Hopes grew for an early resolution of the heated border dispute between Thailand and Cambodia after their prime ministers agreed that negotiations should resume Monday. They will take place at the foreign minister level in Cambodia; a previous round in Thailand ended in failure. Cambodia agreed to delay its request for an emergency UN Security Council meeting on the issue.

Ambassadors from Serbia to member states of the European Union (EU) will return to their posts as soon as next week, the government said Thursday. The announcement was seen as Serbia's second goodwill gesture in less than a week, following the arrest of long-sought war crimes fugitive Radovan Karadzic. Despite its bid for EU membership, Serbia withdrew the diplomats from countries that officially recognized the declaration of independence by Kosovo.

A strongly worded denial was issued by Venezuela's government that President Hugo Chávez had invited Russia to open a military base in his country. A report to that effect was circulated by the Russian Interfax news agency. Chávez, who says the US is threatening Venezuelan sovereignty, has been in Russia this week, negotiating weapons-buying and trade deals. At the same time, former Cuban leader Fidel Castro said his brother and successor, Raul Castro, owed no apology for reports that Russia might base nuclear-armed bombers there if the US builds an antimissile shield in Eastern Europe.

Handing President Nicolas Sarkozy a key legislative victory Wednesday night, France's parliament passed his bill to end the mandatory 35-hour work week.

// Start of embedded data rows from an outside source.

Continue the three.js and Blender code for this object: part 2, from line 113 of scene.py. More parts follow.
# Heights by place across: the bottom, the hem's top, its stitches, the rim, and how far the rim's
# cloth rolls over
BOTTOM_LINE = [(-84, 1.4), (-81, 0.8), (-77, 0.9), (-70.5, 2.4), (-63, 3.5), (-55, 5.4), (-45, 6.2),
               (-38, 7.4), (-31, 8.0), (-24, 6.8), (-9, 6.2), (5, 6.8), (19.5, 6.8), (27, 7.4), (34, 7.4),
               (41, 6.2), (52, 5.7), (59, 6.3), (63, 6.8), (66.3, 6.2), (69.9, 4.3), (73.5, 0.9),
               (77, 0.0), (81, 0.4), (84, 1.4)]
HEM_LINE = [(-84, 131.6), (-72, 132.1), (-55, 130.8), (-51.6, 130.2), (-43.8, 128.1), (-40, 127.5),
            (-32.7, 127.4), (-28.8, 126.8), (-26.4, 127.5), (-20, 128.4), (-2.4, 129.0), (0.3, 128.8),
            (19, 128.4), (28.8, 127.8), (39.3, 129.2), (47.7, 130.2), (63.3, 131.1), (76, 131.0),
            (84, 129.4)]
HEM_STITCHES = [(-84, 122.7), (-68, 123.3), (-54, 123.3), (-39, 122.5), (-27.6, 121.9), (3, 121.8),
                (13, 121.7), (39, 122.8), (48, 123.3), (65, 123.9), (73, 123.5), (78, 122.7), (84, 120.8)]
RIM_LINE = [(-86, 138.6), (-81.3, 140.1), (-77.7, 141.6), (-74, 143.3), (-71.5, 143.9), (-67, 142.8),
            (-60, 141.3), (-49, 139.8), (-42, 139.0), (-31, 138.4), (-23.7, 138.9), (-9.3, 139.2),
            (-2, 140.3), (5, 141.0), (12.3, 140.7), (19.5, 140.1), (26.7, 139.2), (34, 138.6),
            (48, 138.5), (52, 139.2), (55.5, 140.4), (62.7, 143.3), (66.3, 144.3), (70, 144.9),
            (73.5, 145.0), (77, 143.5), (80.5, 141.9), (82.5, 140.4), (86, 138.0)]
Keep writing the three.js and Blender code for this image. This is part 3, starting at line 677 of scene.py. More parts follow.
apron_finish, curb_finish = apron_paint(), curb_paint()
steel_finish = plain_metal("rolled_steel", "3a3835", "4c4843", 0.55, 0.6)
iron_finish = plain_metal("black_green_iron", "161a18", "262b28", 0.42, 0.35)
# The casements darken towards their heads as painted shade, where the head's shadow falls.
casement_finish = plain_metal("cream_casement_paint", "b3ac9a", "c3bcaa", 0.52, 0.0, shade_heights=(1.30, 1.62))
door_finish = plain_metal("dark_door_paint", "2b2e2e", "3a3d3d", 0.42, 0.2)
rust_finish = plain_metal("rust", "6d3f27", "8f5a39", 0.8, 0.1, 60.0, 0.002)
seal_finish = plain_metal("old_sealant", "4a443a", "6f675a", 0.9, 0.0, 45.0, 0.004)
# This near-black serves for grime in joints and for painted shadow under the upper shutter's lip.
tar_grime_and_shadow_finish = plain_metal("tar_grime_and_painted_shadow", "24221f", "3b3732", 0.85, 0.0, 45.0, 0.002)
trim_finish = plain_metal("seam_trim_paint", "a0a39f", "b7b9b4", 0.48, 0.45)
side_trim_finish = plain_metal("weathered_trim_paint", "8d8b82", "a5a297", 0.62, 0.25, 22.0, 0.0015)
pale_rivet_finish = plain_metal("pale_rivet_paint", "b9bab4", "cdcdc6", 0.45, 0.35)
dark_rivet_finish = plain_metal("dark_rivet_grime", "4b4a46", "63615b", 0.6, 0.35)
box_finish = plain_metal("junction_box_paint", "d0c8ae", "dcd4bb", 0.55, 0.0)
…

The measure, a Sarkozy campaign pledge, allows employers to negotiate additional time with their staffs beyond the 35 hours per week that critics say has damaged French competitiveness. The bill does not, however, eliminate the shorter work week for those who still want it.

Another powerful earthquake jolted northern Japan minutes after midnight Wednesday, injuring more than 130 people and stranding others aboard overnight trains. But the magnitude-6.8 quake reportedly caused no fatalities or major damage, and nuclear power companies with plants in the region said their operations were unaffected. A June 14 quake in northern Japan killed at least 12 people.